• [Description of the task]: Answer with one number only: the number of lines that contain "rigid".

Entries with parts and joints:
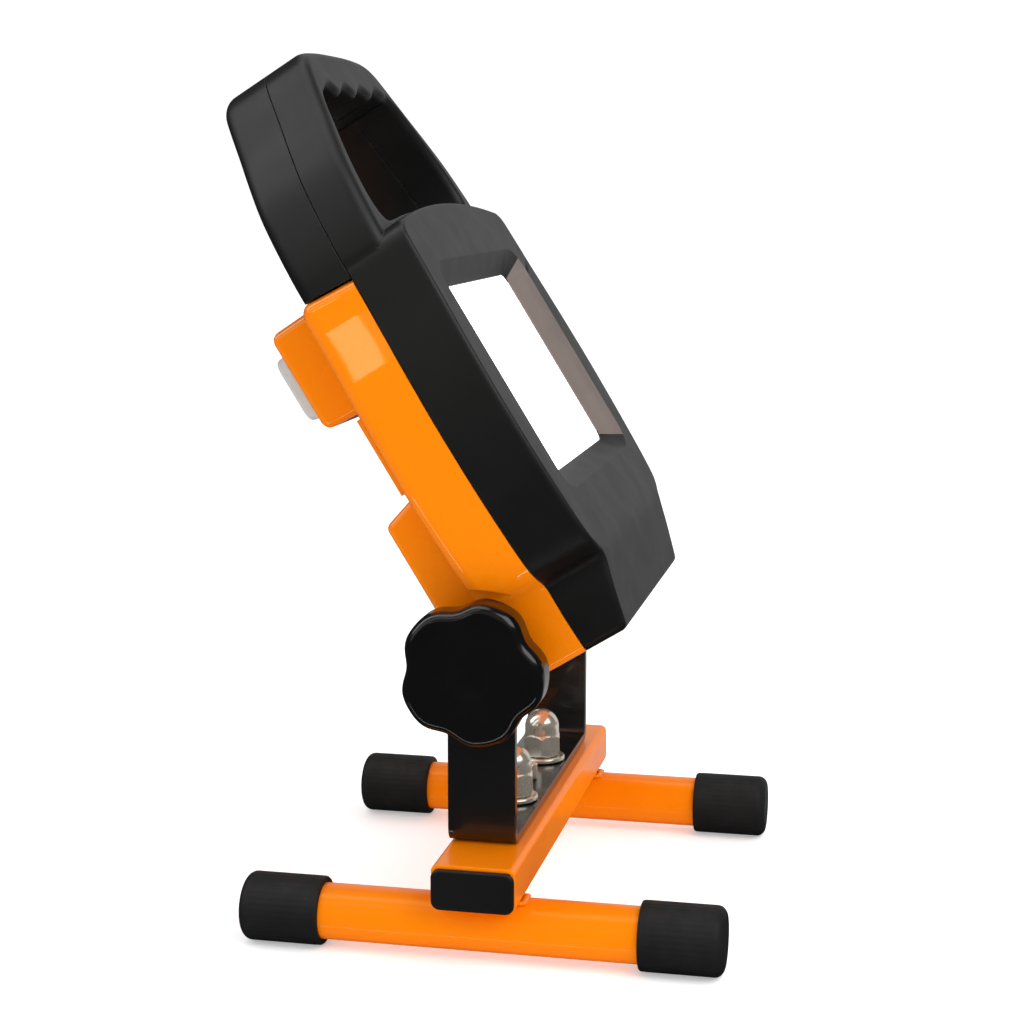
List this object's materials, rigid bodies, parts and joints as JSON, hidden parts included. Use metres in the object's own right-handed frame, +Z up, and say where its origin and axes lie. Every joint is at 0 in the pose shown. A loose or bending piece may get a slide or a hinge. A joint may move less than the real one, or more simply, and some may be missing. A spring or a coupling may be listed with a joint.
{
  "type": "work light",
  "caption": "Rechargeable LED work light: tilting lamp head with a carrying handle, held by star knobs in a U-bracket on an H-shaped tube stand.",
  "frame": {"origin": "middle of the light on the floor it stands on", "axes": "+Z up, the lamp shines towards -Y, +X along the tilt axis and the crossbar"},
  "size_m": [0.1792, 0.1776, 0.2956],
  "materials": {
    "orange_paint": "gloss orange powder coat on steel tube",
    "orange_casting": "gloss orange paint on a die casting",
    "black_plastic": "fine-grained moulded plastic, satin",
    "knob_plastic": "smooth glossy moulded plastic",
    "black_rubber": "matte soft rubber",
    "black_paint": "gloss black powder coat on steel strip",
    "zinc_steel": "bright plated steel with a faint yellow tint",
    "window_glass": "clear toughened glass",
    "aluminium": "satin",
    "led_phosphor": "yellow phosphor gel",
    "green_board": "satin circuit board lacquer",
    "brass": "bright turned brass, also standing for copper wire",
    "cell_wrap": "printed sleeve on a metal can",
    "grey_boot": "translucent grey silicone"
  },
  "bodies": {
    "stand": {"crossbar": "orange_paint", "crossbar_plug_left": "black_plastic", "crossbar_plug_right": "black_plastic", "foot_tube_left": "orange_paint", "foot_tube_right": "orange_paint", "foot_cap_left_front": "black_rubber", "foot_cap_left_rear": "black_rubber", "foot_cap_right_front": "black_rubber", "foot_cap_right_rear": "black_rubber", "bracket": "black_paint", "base_bolt_left": "zinc_steel", "base_bolt_right": "zinc_steel", "base_washer_left": "zinc_steel", "base_washer_right": "zinc_steel", "dome_nut_left": "zinc_steel", "dome_nut_right": "zinc_steel", "bracket_screw": "zinc_steel"},
    "head": {"front_bezel": "black_plastic", "handle_rear": "black_plastic", "housing": "orange_casting", "heat_sink": "orange_casting", "switch_box": "orange_casting", "battery_box": "orange_casting", "lens_glass": "window_glass", "lens_gasket": "black_rubber", "reflector": "aluminium", "led_board": "aluminium", "led_emitter": "led_phosphor", "chassis_plate": "aluminium", "driver_board": "green_board", "driver_choke": "brass", "driver_capacitor": "aluminium", "battery_tray": "black_plastic", "battery_cell_1": "cell_wrap", "battery_cell_2": "cell_wrap", "battery_cell_3": "cell_wrap", "switch_frame": "black_plastic", "switch_boot": "grey_boot", "charge_jack": "black_plastic", "pivot_insert_left": "brass", "pivot_insert_right": "brass", "friction_washer_left": "black_rubber", "friction_washer_right": "black_rubber", "case_screw_1": "zinc_steel", "case_screw_2": "zinc_steel", "case_screw_3": "zinc_steel", "case_screw_4": "zinc_steel", "handle_screw_1": "zinc_steel", "handle_screw_2": "zinc_steel", "battery_screw_1": "zinc_steel", "battery_screw_2": "zinc_steel"},
    "washer_left": {"knob_washer_left": "zinc_steel"},
    "knob_left": {"knob_left": "knob_plastic", "knob_stud_left": "zinc_steel"},
    "washer_right": {"knob_washer_right": "zinc_steel"},
    "knob_right": {"knob_right": "knob_plastic", "knob_stud_right": "zinc_steel"},
    "rocker": {"switch_rocker": "black_plastic"},
    "port_plug": {"port_plug": "black_rubber"}
  },
  "joints": [
    {"name": "head_tilt", "type": "hinge", "parent": "stand", "child": "head", "pos_m": [0, -0.0069, 0.0973], "axis": [1, 0, 0], "range_deg": [-70, 90]},
    {"name": "knob_left_travel", "type": "slide", "parent": "head", "child": "washer_left", "axis": [-1, 0, 0], "range_m": [0, 0.00201]},
    {"name": "knob_left_turn", "type": "hinge", "parent": "washer_left", "child": "knob_left", "pos_m": [-0.0773, -0.0069, 0.0973], "axis": [-1, 0, 0], "range_deg": [0, 720]},
    {"name": "knob_right_travel", "type": "slide", "parent": "head", "child": "washer_right", "axis": [1, 0, 0], "range_m": [0, 0.00201]},
    {"name": "knob_right_turn", "type": "hinge", "parent": "washer_right", "child": "knob_right", "pos_m": [0.0773, -0.0069, 0.0973], "axis": [1, 0, 0], "range_deg": [0, 720]},
    {"name": "switch_rock", "type": "hinge", "parent": "head", "child": "rocker", "pos_m": [-0.033, 0.05829, 0.18515], "axis": [1, 0, 0], "range_deg": [-18, 0]},
    {"name": "port_plug_pull", "type": "slide", "parent": "head", "child": "port_plug", "axis": [0, 0.8508, -0.5255], "range_m": [0, 0.012]}
  ],
  "couplings": [
    {"joint": "knob_left_travel", "follows": "knob_left_turn", "m_per_rad": 0.00015915},
    {"joint": "knob_right_travel", "follows": "knob_right_turn", "m_per_rad": 0.00015915}
  ]
}
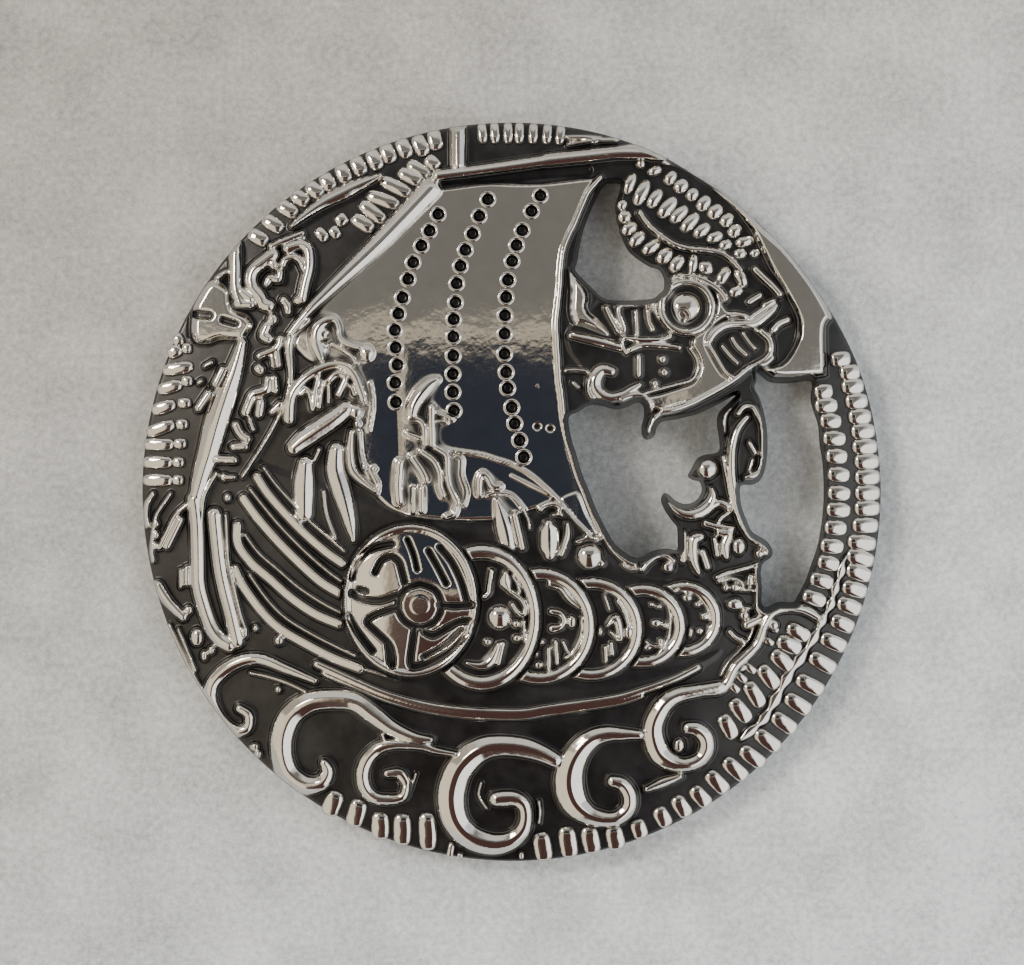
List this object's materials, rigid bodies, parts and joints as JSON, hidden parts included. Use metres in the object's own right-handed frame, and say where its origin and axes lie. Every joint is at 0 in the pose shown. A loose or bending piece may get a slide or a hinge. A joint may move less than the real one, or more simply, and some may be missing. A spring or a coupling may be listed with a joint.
{
  "type": "viking ship brooch",
  "caption": "Round domed brooch in antiqued white metal, pierced and cast with a longship, its sail, a dragon head prow, crew, shields and scrolled waves.",
  "frame": {"origin": "middle of the disc in the plane that the rim rests on", "axes": "+Z out of the front of the brooch, +Y to the top of the picture (the mast's head), +X to the prow's side"},
  "size_m": [0.0448, 0.0449, 0.0052],
  "materials": {
    "antiqued_silver": "polished relief, with black oxide left in the recesses",
    "pin_steel": "plain drawn wire"
  },
  "bodies": {
    "root": {"casting": "antiqued_silver", "pin_clasp": "pin_steel"}
  },
  "joints": []
}
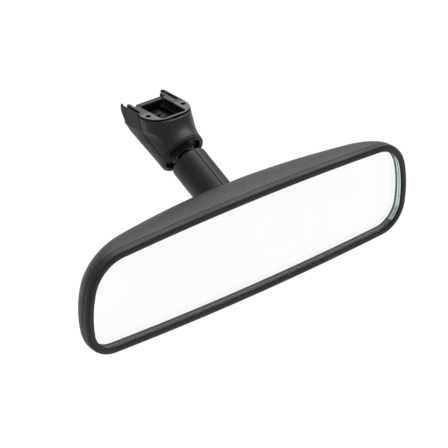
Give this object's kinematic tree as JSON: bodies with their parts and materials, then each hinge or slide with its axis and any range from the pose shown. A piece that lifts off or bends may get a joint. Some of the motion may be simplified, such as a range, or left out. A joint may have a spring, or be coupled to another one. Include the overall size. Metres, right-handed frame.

• [Full solution]: 2